◆ What is expected ◆
All lines holding the string "body" are to be shown.

◆ Recorded data ◆
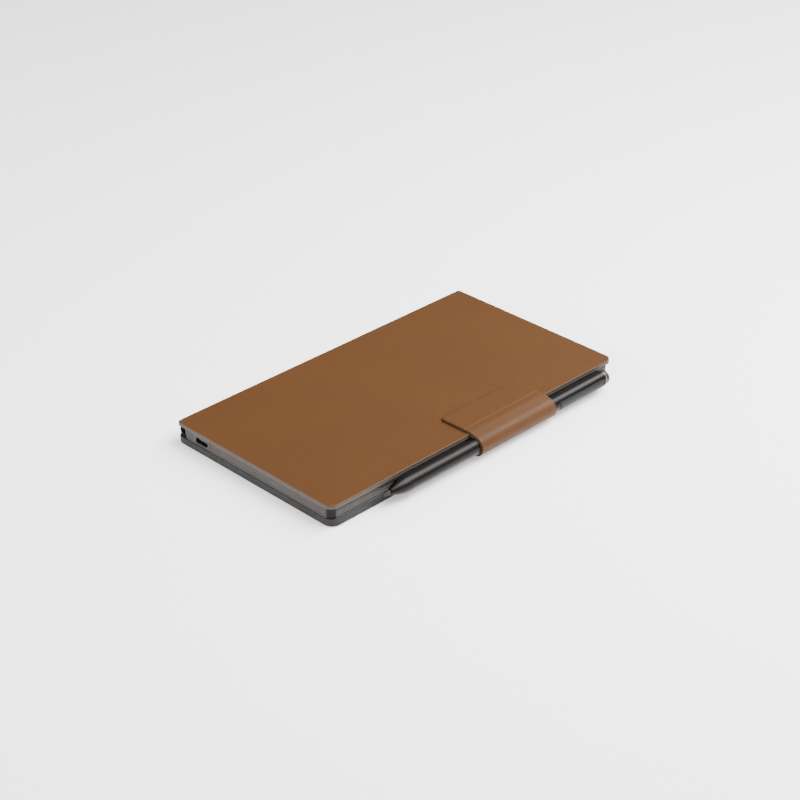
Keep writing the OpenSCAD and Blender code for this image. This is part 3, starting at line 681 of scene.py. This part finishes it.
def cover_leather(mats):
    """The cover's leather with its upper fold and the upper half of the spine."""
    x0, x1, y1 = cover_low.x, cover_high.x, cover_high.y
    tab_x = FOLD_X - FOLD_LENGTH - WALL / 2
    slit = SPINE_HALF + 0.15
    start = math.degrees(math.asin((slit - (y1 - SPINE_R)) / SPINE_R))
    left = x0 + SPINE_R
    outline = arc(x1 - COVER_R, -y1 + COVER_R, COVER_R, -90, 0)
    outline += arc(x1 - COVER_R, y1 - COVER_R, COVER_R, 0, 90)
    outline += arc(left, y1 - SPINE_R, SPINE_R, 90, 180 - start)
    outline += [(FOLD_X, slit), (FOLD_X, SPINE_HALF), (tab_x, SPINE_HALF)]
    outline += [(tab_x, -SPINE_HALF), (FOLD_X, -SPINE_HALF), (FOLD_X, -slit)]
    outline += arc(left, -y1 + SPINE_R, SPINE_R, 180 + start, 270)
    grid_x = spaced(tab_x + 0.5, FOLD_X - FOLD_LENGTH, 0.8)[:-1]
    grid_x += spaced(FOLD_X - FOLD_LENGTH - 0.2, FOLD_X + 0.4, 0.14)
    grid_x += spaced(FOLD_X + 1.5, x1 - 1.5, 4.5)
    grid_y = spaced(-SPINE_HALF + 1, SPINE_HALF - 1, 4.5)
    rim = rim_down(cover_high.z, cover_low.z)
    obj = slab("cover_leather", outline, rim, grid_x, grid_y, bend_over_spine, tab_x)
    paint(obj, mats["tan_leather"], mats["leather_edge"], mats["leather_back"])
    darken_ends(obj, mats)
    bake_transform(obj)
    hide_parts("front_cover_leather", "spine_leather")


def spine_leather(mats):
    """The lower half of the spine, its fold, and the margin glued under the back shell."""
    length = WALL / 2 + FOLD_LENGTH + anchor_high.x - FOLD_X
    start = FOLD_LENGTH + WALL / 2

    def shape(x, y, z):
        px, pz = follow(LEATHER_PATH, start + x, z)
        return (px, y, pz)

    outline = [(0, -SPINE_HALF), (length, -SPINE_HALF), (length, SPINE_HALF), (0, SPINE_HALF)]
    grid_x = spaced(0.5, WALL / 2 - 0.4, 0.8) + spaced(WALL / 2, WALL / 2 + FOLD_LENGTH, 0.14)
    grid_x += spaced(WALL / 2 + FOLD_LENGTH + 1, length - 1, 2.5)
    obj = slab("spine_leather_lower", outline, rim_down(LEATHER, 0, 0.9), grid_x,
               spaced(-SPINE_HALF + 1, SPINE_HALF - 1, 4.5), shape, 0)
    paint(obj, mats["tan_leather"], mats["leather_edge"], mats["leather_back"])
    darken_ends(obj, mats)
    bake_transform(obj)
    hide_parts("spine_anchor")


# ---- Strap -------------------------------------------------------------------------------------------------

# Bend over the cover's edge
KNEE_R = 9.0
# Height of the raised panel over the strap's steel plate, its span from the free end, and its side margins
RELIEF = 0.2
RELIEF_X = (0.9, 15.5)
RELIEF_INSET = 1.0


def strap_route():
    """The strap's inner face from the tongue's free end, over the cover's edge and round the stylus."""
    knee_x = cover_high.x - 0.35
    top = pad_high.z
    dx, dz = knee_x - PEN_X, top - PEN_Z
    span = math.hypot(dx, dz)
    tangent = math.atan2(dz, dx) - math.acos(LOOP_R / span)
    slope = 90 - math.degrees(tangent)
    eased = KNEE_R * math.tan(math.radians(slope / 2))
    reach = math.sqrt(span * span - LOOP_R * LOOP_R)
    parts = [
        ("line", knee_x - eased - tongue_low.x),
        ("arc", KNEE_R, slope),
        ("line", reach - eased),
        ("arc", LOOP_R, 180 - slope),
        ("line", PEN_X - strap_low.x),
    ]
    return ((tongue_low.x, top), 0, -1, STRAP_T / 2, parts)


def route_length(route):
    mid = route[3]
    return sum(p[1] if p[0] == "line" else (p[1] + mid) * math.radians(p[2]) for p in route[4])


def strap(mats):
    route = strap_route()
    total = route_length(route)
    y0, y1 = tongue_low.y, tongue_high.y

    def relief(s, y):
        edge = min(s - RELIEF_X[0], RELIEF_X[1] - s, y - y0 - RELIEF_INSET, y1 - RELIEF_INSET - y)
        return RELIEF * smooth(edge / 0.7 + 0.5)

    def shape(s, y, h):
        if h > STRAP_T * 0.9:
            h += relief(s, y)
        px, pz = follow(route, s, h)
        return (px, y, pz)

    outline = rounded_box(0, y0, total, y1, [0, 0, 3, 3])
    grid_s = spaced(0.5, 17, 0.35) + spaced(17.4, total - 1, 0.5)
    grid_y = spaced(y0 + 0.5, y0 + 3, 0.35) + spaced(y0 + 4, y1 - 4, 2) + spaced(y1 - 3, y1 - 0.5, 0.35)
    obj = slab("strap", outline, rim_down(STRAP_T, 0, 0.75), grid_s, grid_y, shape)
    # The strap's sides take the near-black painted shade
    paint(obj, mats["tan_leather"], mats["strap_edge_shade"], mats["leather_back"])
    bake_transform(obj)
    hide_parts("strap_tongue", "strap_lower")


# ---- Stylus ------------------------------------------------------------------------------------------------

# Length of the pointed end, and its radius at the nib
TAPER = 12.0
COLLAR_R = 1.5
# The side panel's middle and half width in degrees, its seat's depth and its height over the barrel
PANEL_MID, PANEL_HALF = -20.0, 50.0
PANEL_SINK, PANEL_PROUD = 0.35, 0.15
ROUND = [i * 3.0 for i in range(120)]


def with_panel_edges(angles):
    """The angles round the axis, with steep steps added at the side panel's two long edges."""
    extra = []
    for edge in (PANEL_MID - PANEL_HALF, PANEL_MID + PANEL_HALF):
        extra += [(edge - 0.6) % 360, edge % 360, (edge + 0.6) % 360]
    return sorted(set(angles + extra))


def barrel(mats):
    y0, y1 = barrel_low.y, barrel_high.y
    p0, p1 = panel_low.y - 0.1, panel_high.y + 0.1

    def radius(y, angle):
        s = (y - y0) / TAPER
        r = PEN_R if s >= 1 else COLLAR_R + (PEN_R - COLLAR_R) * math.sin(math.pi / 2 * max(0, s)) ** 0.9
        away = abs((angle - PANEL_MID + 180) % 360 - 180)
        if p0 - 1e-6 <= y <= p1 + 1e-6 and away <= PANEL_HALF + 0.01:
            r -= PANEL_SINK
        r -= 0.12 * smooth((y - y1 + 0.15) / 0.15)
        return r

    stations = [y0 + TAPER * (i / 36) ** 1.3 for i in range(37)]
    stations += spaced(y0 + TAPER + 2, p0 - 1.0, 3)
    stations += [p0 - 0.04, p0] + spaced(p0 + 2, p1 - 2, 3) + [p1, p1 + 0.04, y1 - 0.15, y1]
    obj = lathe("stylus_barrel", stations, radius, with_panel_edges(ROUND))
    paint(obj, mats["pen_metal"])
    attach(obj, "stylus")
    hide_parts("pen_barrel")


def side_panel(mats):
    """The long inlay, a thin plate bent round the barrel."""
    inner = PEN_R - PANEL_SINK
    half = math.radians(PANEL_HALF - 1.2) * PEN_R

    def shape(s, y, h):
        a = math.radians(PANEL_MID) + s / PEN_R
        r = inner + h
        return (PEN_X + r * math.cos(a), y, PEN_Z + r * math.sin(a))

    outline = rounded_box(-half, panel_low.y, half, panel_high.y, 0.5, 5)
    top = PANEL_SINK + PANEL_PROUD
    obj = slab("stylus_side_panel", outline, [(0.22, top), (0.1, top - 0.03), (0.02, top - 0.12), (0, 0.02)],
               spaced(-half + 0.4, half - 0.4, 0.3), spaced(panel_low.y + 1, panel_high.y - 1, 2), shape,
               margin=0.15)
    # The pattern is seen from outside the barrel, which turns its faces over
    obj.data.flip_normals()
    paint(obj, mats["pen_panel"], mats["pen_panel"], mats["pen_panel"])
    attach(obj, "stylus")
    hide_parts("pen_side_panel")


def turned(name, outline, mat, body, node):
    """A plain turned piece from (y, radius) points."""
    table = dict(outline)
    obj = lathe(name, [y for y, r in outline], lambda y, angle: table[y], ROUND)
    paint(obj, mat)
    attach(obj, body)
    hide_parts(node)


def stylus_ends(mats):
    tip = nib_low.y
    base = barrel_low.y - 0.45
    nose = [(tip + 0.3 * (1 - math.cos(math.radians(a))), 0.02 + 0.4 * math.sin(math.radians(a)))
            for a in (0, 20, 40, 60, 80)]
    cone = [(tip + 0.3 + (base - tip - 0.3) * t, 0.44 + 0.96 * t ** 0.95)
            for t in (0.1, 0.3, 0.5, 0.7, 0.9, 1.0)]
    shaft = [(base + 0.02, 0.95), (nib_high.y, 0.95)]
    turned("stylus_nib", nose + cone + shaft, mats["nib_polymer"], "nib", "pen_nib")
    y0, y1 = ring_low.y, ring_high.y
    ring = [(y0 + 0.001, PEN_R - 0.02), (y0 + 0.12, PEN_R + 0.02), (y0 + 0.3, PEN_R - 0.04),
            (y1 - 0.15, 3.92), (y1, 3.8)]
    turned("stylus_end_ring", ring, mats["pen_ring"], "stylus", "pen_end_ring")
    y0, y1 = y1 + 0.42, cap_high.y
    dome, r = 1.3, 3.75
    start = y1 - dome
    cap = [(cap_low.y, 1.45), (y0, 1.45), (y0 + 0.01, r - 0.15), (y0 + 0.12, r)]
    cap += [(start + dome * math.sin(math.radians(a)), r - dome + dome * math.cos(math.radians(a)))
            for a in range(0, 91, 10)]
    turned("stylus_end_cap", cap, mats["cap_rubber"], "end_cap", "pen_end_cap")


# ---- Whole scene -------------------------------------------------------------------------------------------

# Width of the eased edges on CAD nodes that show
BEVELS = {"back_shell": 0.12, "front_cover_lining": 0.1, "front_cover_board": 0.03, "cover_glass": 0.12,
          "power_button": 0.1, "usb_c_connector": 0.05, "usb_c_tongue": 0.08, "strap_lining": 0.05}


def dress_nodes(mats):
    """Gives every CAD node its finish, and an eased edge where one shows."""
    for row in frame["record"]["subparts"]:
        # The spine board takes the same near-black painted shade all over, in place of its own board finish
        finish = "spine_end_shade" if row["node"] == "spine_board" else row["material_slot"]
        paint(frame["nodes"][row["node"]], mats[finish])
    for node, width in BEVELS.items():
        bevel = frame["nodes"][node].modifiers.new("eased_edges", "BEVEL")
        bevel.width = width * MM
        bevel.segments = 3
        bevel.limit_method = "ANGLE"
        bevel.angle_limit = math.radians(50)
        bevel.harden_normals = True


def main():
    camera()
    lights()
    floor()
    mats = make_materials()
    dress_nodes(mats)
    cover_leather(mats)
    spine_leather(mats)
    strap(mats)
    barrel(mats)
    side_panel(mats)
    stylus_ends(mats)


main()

◆ Response ◆
def turned(name, outline, mat, body, node):
    attach(obj, body)